(Source records)
━━━━
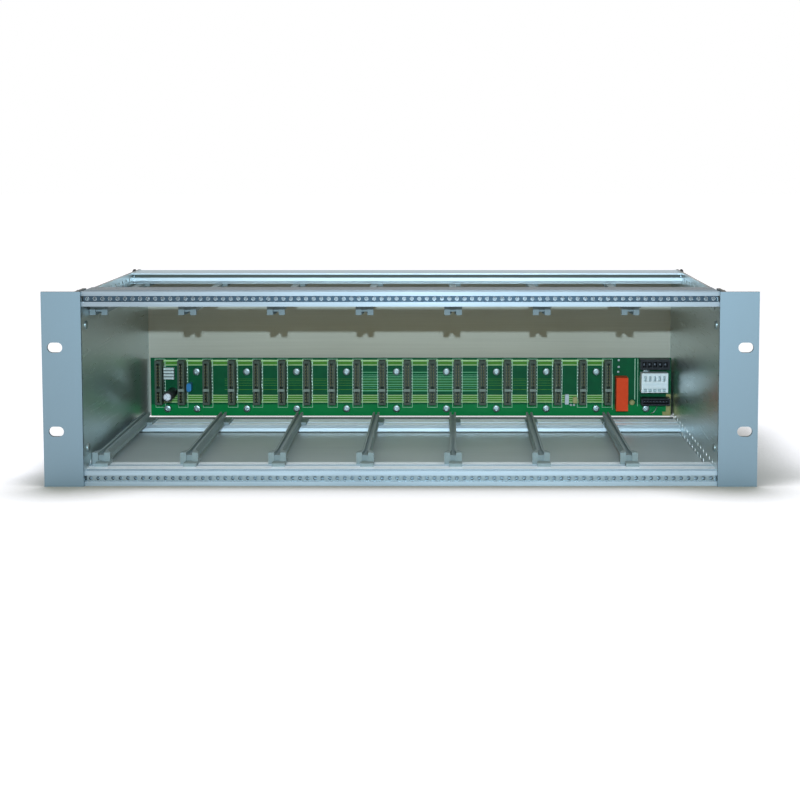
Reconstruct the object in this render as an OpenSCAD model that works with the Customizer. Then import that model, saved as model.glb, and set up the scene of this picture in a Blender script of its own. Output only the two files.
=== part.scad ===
// Subrack card cage, three height units, 84 pitches wide, with a part-height backplane.
// Axes: X across the front, Y from the ear faces to the rear cover, Z up, standing on Z = 0.

/* [Rack size] */
// Width over both rack ears
rack_w = 482.6; // [478:0.2:484]
// Height over the ears, three height units less the stacking clearance
rack_h = 132.55; // [131:0.05:133]
// Depth from the ear faces to the outside of the rear cover
depth = 235; // [228:1:260]
// Horizontal pitch that cards and hole strips keep
pitch = 5.08; // [5.08:0.01:5.1]

/* [Side panels and ears] */
// Clear width between the side panels
bay_w = 429.4; // [428.8:0.1:430]
// Sheet thickness of a side panel
panel_t = 2; // [1.5:0.1:2.2]
// Gap between the rack height and the top and bottom edges of a side panel
panel_inset = 1.3; // [0.5:0.1:2]
// Depth at which the side panels step down behind the rear rails
panel_step_d = 208; // [208:1:212]
// Thickness of a rack ear
ear_t = 2.5; // [2:0.1:3]
// Depth of the ear leg along the side panel
ear_leg_d = 27; // [24:1:29]
// Distance between the columns of rack slots
slot_span_x = 465.1; // [464:0.1:466]
// Distance between the rows of rack slots
slot_span_z = 57.15; // [57:0.05:57.3]
// Length of a rack slot
slot_l = 10.3; // [8:0.1:12]
// Height of a rack slot
slot_h = 6.8; // [6:0.1:7.2]

/* [Rails] */
// Height of a rail section
rail_h = 10.2; // [10:0.1:10.6]
// Depth of a rail section
rail_d = 32.5; // [32:0.5:34]
// Outside depth at the back of the rear rails
rail_back_d = 207.5; // [205:0.5:207.5]
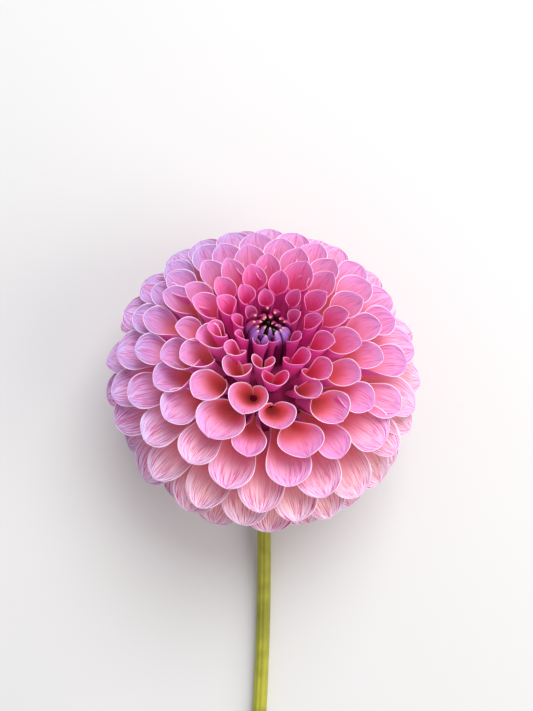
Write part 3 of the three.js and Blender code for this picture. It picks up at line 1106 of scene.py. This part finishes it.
def calyx_tree():
    """The tree of the cup and the bracts, joined."""
    maker, sizes = tree_with_inputs("calyx", GRID_INPUTS | {"Cup Columns": "NodeSocketInt"})
    grids, n, along, t = numbered_grids(maker, sizes)
    bracts = move_to(maker, grids, bract_point(n, along, t))
    one = maker.value("FunctionNodeInputInt", {"integer": 1})
    cup_sizes = {**sizes, "Florets": one, "Columns": sizes["Cup Columns"]}
    grids, _, along, t = numbered_grids(maker, cup_sizes)
    cup = move_to(maker, grids, cup_point(along, t))
    joined = maker.node("GeometryNodeJoinGeometry")
    for part in (bracts, cup):
        maker.tree.links.new(part.socket, joined.inputs[0])
    whole = Signal(maker, joined.outputs[0])
    finish_tree(maker, merged(maker, whole), sizes["Material"])
    return maker.tree


# %% [markdown]
# ## Green skin
#
# The calyx and the stem share one recipe: two greens in broad soft patches, and fine lines
# that run along the piece and stand up a little. The lines follow the grid's own UV map, so
# they bend with the stem.

# %% Green skin, and the calyx
GREEN_CLOUDS = 90.0
LINE_SHARE = 0.35
CALYX_GREENS = (colour(146, 168, 84), colour(92, 116, 48))
CALYX_LINES = 9


def green_skin(name, pale, deep, ribs):
    """Green skin with fine lines along it, paler or deeper in broad patches."""
    material, maker = new_material(name)
    t = petal_signals(maker)[1]
    place = maker.value("ShaderNodeTexCoord", output="Object")
    noise = {"Vector": place, "Scale": GREEN_CLOUDS, "Detail": 3.0}
    cloud = maker.value("ShaderNodeTexNoise", None, noise)
    line = 0.5 + 0.5 * (t * math.pi * ribs).cos()
    base = mixed(maker, cloud.step_up(*CLOUD_RANGE), pale, deep)
    base = mixed(maker, LINE_SHARE * line, base, deep)
    skin(maker, base, 0.5, bumped(maker, line, 0.3), inside=0.15, reach=2 * MM)
    return material


calyx = grown(
    "calyx_green",
    calyx_tree(),
    {
        "First Floret": 0,
        "Florets": BRACTS,
        "Rows": 26,
        "Columns": 21,
        "Cup Columns": 97,
        "Material": green_skin("calyx green", *CALYX_GREENS, CALYX_LINES),
    },
    bloom_turn,
)
outward(calyx)
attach(calyx, "root")
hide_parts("calyx")
print("calyx:", len(calyx.data.polygons), "faces")

# %% [markdown]
# ## The stem
#
# The stem leaves the calyx along the bloom's axis and bends down to the floor. It is a grid
# again, rolled round a cubic curve. At its far end the sheet turns in over the cut and back
# up inside, because the stem of a dahlia is hollow.

# %% A stem round a curve
STEM_CUT_RADIUS = 2.6
STEM_REST = 2.45
STEM_RIBS = 9
STEM_RIB = 0.025
HOLLOW = 0.5
STEM_IN_CUP = 0.8
STEM_STRAIGHT = 22
# Down the sheet: where the cut is reached, how far the inner wall goes back up, between which
# shares it turns back, where the radius shrinks to the hollow, and where the ends close.
CUT_AT = 0.92
BACK_UP = 0.04
TURNS_BACK = (0.96, 0.985)
SHRINKS = (0.925, 0.95)
END_CLOSES = (0.985, 1.0)
TOP_CLOSES = 0.01
stem_top = bloom_turn @ (Vector((0, 0, CALYX_TOP - CALYX_LENGTH + STEM_IN_CUP)) * MM) / MM
stem_corners = (
    stem_top,
    stem_top - STEM_STRAIGHT * axis,
    Vector((3.563, -8.723, STEM_REST)),
    Vector((-3.337, -98.723, STEM_REST)),
)


def stem_point(u, t):
    """u runs down the stem, over the cut and back inside; t goes round."""
    s = (u / CUT_AT).at_most(1.0) - BACK_UP * u.step_up(*TURNS_BACK)
    r = 1 - s
    a, b, c, d = stem_corners
    place = [
        r * r * r * a[i] + 3 * s * r * r * b[i] + 3 * s * s * r * c[i] + s * s * s * d[i]
        for i in range(3)
    ]
    run = [
        r * r * (b[i] - a[i]) + 2 * s * r * (c[i] - b[i]) + s * s * (d[i] - c[i])
        for i in range(3)
    ]
    length = (run[0] * run[0] + run[1] * run[1] + run[2] * run[2]).root()
    along = [part / length for part in run]
    flat = (1 - along[0] * along[0]).root()
    side = [flat, -1 * along[0] * along[1] / flat, -1 * along[0] * along[2] / flat]
    over = [0 * flat, along[2] / flat, -1 * along[1] / flat]
    turn = math.pi * t
    rib = 1 + STEM_RIB * (STEM_RIBS * turn).cos()
    inside = u.step_up(*SHRINKS)
    radius = between(STEM_NECK_RADIUS, STEM_CUT_RADIUS, s) * rib * (1 - (1 - HOLLOW) * inside)
    radius = radius * (1 - u.step_up(*END_CLOSES)) * (u / TOP_CLOSES).at_most(1.0)
    return [
        place[i] + radius * (side[i] * turn.cos() + over[i] * turn.sin()) for i in range(3)
    ]


# %% The stem
STEM_GREENS = (colour(184, 182, 58), colour(144, 142, 42))
stem = grown(
    "stem_green",
    closed_tree("stem", lambda n, s, t: stem_point(s, t)),
    {
        "First Floret": 0,
        "Florets": 1,
        "Rows": 201,
        "Columns": 73,
        "Material": green_skin("stem green", *STEM_GREENS, STEM_RIBS),
    },
    Matrix.Identity(4),
)
outward(stem)
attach(stem, "root")
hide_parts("stem")
print("stem:", len(stem.data.polygons), "faces")

# %% [markdown]
# ## The floor
#
# A plain pale sheet for the flower to lie on, which sends some light up under the petals. It
# isn't part of the flower.

# %% Floor
FLOOR_SIZE = 4.0
floor_mesh = bpy.data.meshes.new("floor")
half = FLOOR_SIZE / 2
corners = [(-half, -half, 0), (half, -half, 0), (half, half, 0), (-half, half, 0)]
floor_mesh.from_pydata(corners, [], [(0, 1, 2, 3)])
floor = bpy.data.objects.new("floor", floor_mesh)
bpy.context.scene.collection.objects.link(floor)
floor_paint, maker = new_material("pale floor")
skin(maker, colour(226, 224, 220), 0.8)
floor_mesh.materials.append(floor_paint)
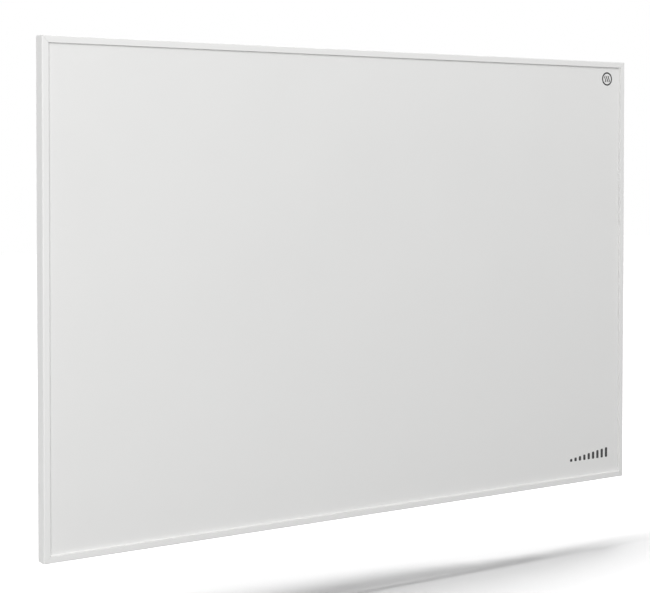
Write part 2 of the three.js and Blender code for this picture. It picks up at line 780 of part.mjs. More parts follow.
━━━━
Set exercise:
The lines from the top of the data above down to the line containing "standing on Z = 0." are to be copied exactly; no other line should appear.

Result of the exercise:
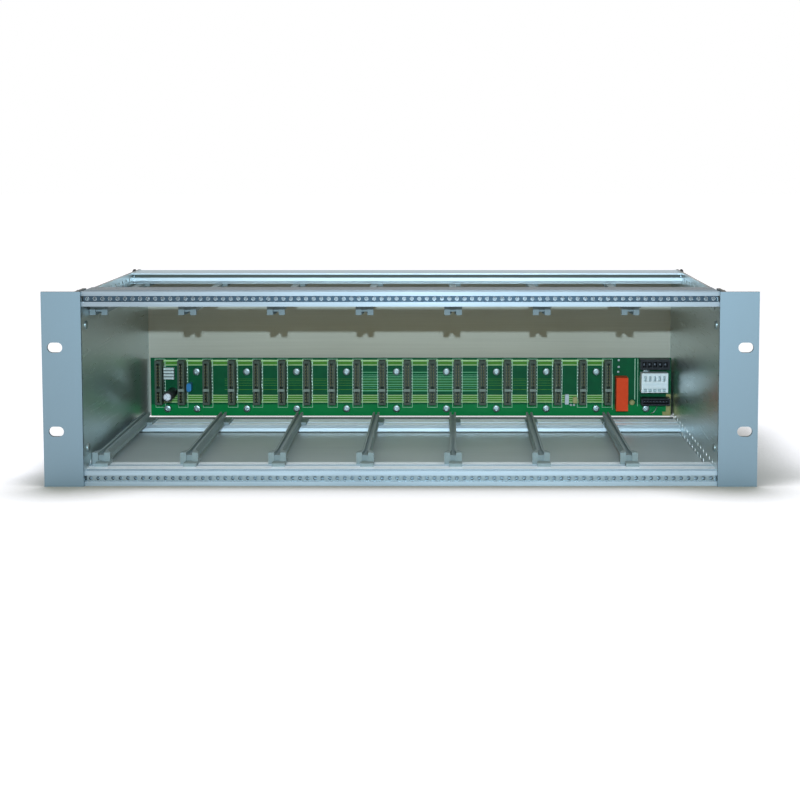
Reconstruct the object in this render as an OpenSCAD model that works with the Customizer. Then import that model, saved as model.glb, and set up the scene of this picture in a Blender script of its own. Output only the two files.
=== part.scad ===
// Subrack card cage, three height units, 84 pitches wide, with a part-height backplane.
// Axes: X across the front, Y from the ear faces to the rear cover, Z up, standing on Z = 0.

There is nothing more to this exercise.